▶ **Exercise aim**:
Give back the whole listing exactly as shown.
——
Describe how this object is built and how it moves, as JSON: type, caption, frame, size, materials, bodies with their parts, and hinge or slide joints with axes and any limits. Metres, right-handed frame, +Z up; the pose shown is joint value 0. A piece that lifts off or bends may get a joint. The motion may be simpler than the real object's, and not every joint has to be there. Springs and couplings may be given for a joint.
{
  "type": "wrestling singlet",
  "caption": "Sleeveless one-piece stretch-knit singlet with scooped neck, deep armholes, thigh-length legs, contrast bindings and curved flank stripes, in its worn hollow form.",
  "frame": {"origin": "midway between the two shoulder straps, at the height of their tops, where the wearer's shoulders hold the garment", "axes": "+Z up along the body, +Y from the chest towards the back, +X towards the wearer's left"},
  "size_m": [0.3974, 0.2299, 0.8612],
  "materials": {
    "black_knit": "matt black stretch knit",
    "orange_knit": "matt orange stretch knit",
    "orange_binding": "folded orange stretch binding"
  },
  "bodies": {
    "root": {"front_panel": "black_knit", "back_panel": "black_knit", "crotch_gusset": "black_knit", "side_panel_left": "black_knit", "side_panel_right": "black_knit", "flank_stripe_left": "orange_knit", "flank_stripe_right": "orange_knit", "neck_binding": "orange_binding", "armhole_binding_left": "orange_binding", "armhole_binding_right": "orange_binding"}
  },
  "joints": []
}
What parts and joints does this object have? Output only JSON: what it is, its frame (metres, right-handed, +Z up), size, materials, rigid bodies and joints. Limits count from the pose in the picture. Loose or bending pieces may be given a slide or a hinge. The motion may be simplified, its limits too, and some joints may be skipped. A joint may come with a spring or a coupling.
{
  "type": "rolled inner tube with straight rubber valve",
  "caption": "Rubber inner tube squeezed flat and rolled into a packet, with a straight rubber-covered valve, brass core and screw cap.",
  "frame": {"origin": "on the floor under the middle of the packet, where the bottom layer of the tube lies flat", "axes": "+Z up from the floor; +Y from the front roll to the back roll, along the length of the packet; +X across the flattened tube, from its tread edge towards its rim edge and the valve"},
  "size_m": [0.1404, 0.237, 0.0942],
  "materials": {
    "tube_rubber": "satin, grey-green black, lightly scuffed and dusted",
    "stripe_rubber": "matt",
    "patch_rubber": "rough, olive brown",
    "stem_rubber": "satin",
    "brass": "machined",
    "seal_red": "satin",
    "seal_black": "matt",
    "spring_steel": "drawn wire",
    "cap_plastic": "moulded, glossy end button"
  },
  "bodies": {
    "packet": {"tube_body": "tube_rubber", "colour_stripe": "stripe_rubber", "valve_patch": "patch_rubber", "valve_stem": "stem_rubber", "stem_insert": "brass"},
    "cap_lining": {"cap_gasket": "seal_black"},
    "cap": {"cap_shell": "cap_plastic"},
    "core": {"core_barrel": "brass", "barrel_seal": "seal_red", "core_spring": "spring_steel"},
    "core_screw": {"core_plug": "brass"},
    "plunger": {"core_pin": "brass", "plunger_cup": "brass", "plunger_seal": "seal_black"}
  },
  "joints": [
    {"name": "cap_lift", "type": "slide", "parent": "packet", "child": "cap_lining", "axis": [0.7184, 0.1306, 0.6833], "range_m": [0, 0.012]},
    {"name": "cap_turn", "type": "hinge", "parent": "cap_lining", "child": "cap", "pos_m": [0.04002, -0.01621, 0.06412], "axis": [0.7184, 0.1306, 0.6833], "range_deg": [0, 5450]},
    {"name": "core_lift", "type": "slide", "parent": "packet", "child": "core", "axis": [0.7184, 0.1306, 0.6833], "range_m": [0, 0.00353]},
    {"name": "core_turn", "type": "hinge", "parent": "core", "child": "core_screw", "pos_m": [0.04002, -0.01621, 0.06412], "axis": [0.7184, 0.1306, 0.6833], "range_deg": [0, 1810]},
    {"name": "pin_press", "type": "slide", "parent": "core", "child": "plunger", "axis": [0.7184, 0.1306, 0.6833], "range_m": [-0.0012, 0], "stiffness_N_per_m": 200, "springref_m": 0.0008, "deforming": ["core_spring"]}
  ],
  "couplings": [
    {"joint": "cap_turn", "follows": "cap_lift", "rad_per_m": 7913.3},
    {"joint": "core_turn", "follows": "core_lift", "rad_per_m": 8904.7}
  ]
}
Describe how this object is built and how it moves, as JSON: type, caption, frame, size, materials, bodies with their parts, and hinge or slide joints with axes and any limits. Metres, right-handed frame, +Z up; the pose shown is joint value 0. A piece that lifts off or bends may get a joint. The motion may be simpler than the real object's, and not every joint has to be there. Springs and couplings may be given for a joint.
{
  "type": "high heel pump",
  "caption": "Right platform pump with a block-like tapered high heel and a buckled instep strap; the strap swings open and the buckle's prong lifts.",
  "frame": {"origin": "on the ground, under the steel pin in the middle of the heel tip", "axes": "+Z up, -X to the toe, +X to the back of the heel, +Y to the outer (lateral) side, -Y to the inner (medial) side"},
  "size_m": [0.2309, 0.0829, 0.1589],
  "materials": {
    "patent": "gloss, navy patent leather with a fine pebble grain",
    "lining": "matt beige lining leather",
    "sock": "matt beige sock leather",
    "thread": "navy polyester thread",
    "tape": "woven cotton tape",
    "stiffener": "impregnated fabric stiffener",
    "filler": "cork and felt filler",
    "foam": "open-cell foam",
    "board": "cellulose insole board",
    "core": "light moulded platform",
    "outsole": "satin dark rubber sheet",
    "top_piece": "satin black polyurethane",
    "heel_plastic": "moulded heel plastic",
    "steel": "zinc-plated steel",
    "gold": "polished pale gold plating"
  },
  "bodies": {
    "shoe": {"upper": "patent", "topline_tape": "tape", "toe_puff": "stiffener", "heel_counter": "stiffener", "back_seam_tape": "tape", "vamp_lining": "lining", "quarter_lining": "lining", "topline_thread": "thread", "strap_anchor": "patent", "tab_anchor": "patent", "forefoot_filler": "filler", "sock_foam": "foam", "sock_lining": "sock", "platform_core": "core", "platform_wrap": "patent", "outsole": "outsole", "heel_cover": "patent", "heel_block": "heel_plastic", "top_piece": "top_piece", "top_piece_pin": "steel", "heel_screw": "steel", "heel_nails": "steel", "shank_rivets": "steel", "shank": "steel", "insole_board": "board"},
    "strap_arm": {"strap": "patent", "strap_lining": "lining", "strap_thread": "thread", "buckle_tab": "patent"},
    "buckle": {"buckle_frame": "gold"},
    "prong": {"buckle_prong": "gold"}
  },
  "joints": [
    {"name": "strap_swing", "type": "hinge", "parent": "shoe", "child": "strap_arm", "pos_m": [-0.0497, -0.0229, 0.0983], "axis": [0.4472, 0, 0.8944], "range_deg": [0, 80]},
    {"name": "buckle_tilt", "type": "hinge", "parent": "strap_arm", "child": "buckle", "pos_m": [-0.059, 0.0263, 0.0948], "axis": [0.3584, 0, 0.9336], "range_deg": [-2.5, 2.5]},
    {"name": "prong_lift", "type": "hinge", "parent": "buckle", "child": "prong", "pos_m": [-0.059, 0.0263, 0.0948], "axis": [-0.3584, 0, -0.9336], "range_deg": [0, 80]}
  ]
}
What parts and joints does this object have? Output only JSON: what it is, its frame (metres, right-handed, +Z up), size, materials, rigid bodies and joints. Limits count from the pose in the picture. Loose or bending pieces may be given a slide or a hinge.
——
▶ **Correct output**:
Describe how this object is built and how it moves, as JSON: type, caption, frame, size, materials, bodies with their parts, and hinge or slide joints with axes and any limits. Metres, right-handed frame, +Z up; the pose shown is joint value 0. A piece that lifts off or bends may get a joint. The motion may be simpler than the real object's, and not every joint has to be there. Springs and couplings may be given for a joint.
{
  "type": "wrestling singlet",
  "caption": "Sleeveless one-piece stretch-knit singlet with scooped neck, deep armholes, thigh-length legs, contrast bindings and curved flank stripes, in its worn hollow form.",
  "frame": {"origin": "midway between the two shoulder straps, at the height of their tops, where the wearer's shoulders hold the garment", "axes": "+Z up along the body, +Y from the chest towards the back, +X towards the wearer's left"},
  "size_m": [0.3974, 0.2299, 0.8612],
  "materials": {
    "black_knit": "matt black stretch knit",
    "orange_knit": "matt orange stretch knit",
    "orange_binding": "folded orange stretch binding"
  },
  "bodies": {
    "root": {"front_panel": "black_knit", "back_panel": "black_knit", "crotch_gusset": "black_knit", "side_panel_left": "black_knit", "side_panel_right": "black_knit", "flank_stripe_left": "orange_knit", "flank_stripe_right": "orange_knit", "neck_binding": "orange_binding", "armhole_binding_left": "orange_binding", "armhole_binding_right": "orange_binding"}
  },
  "joints": []
}
What parts and joints does this object have? Output only JSON: what it is, its frame (metres, right-handed, +Z up), size, materials, rigid bodies and joints. Limits count from the pose in the picture. Loose or bending pieces may be given a slide or a hinge. The motion may be simplified, its limits too, and some joints may be skipped. A joint may come with a spring or a coupling.
{
  "type": "rolled inner tube with straight rubber valve",
  "caption": "Rubber inner tube squeezed flat and rolled into a packet, with a straight rubber-covered valve, brass core and screw cap.",
  "frame": {"origin": "on the floor under the middle of the packet, where the bottom layer of the tube lies flat", "axes": "+Z up from the floor; +Y from the front roll to the back roll, along the length of the packet; +X across the flattened tube, from its tread edge towards its rim edge and the valve"},
  "size_m": [0.1404, 0.237, 0.0942],
  "materials": {
    "tube_rubber": "satin, grey-green black, lightly scuffed and dusted",
    "stripe_rubber": "matt",
    "patch_rubber": "rough, olive brown",
    "stem_rubber": "satin",
    "brass": "machined",
    "seal_red": "satin",
    "seal_black": "matt",
    "spring_steel": "drawn wire",
    "cap_plastic": "moulded, glossy end button"
  },
  "bodies": {
    "packet": {"tube_body": "tube_rubber", "colour_stripe": "stripe_rubber", "valve_patch": "patch_rubber", "valve_stem": "stem_rubber", "stem_insert": "brass"},
    "cap_lining": {"cap_gasket": "seal_black"},
    "cap": {"cap_shell": "cap_plastic"},
    "core": {"core_barrel": "brass", "barrel_seal": "seal_red", "core_spring": "spring_steel"},
    "core_screw": {"core_plug": "brass"},
    "plunger": {"core_pin": "brass", "plunger_cup": "brass", "plunger_seal": "seal_black"}
  },
  "joints": [
    {"name": "cap_lift", "type": "slide", "parent": "packet", "child": "cap_lining", "axis": [0.7184, 0.1306, 0.6833], "range_m": [0, 0.012]},
    {"name": "cap_turn", "type": "hinge", "parent": "cap_lining", "child": "cap", "pos_m": [0.04002, -0.01621, 0.06412], "axis": [0.7184, 0.1306, 0.6833], "range_deg": [0, 5450]},
    {"name": "core_lift", "type": "slide", "parent": "packet", "child": "core", "axis": [0.7184, 0.1306, 0.6833], "range_m": [0, 0.00353]},
    {"name": "core_turn", "type": "hinge", "parent": "core", "child": "core_screw", "pos_m": [0.04002, -0.01621, 0.06412], "axis": [0.7184, 0.1306, 0.6833], "range_deg": [0, 1810]},
    {"name": "pin_press", "type": "slide", "parent": "core", "child": "plunger", "axis": [0.7184, 0.1306, 0.6833], "range_m": [-0.0012, 0], "stiffness_N_per_m": 200, "springref_m": 0.0008, "deforming": ["core_spring"]}
  ],
  "couplings": [
    {"joint": "cap_turn", "follows": "cap_lift", "rad_per_m": 7913.3},
    {"joint": "core_turn", "follows": "core_lift", "rad_per_m": 8904.7}
  ]
}
Describe how this object is built and how it moves, as JSON: type, caption, frame, size, materials, bodies with their parts, and hinge or slide joints with axes and any limits. Metres, right-handed frame, +Z up; the pose shown is joint value 0. A piece that lifts off or bends may get a joint. The motion may be simpler than the real object's, and not every joint has to be there. Springs and couplings may be given for a joint.
{
  "type": "high heel pump",
  "caption": "Right platform pump with a block-like tapered high heel and a buckled instep strap; the strap swings open and the buckle's prong lifts.",
  "frame": {"origin": "on the ground, under the steel pin in the middle of the heel tip", "axes": "+Z up, -X to the toe, +X to the back of the heel, +Y to the outer (lateral) side, -Y to the inner (medial) side"},
  "size_m": [0.2309, 0.0829, 0.1589],
  "materials": {
    "patent": "gloss, navy patent leather with a fine pebble grain",
    "lining": "matt beige lining leather",
    "sock": "matt beige sock leather",
    "thread": "navy polyester thread",
    "tape": "woven cotton tape",
    "stiffener": "impregnated fabric stiffener",
    "filler": "cork and felt filler",
    "foam": "open-cell foam",
    "board": "cellulose insole board",
    "core": "light moulded platform",
    "outsole": "satin dark rubber sheet",
    "top_piece": "satin black polyurethane",
    "heel_plastic": "moulded heel plastic",
    "steel": "zinc-plated steel",
    "gold": "polished pale gold plating"
  },
  "bodies": {
    "shoe": {"upper": "patent", "topline_tape": "tape", "toe_puff": "stiffener", "heel_counter": "stiffener", "back_seam_tape": "tape", "vamp_lining": "lining", "quarter_lining": "lining", "topline_thread": "thread", "strap_anchor": "patent", "tab_anchor": "patent", "forefoot_filler": "filler", "sock_foam": "foam", "sock_lining": "sock", "platform_core": "core", "platform_wrap": "patent", "outsole": "outsole", "heel_cover": "patent", "heel_block": "heel_plastic", "top_piece": "top_piece", "top_piece_pin": "steel", "heel_screw": "steel", "heel_nails": "steel", "shank_rivets": "steel", "shank": "steel", "insole_board": "board"},
    "strap_arm": {"strap": "patent", "strap_lining": "lining", "strap_thread": "thread", "buckle_tab": "patent"},
    "buckle": {"buckle_frame": "gold"},
    "prong": {"buckle_prong": "gold"}
  },
  "joints": [
    {"name": "strap_swing", "type": "hinge", "parent": "shoe", "child": "strap_arm", "pos_m": [-0.0497, -0.0229, 0.0983], "axis": [0.4472, 0, 0.8944], "range_deg": [0, 80]},
    {"name": "buckle_tilt", "type": "hinge", "parent": "strap_arm", "child": "buckle", "pos_m": [-0.059, 0.0263, 0.0948], "axis": [0.3584, 0, 0.9336], "range_deg": [-2.5, 2.5]},
    {"name": "prong_lift", "type": "hinge", "parent": "buckle", "child": "prong", "pos_m": [-0.059, 0.0263, 0.0948], "axis": [-0.3584, 0, -0.9336], "range_deg": [0, 80]}
  ]
}
What parts and joints does this object have? Output only JSON: what it is, its frame (metres, right-handed, +Z up), size, materials, rigid bodies and joints. Limits count from the pose in the picture. Loose or bending pieces may be given a slide or a hinge.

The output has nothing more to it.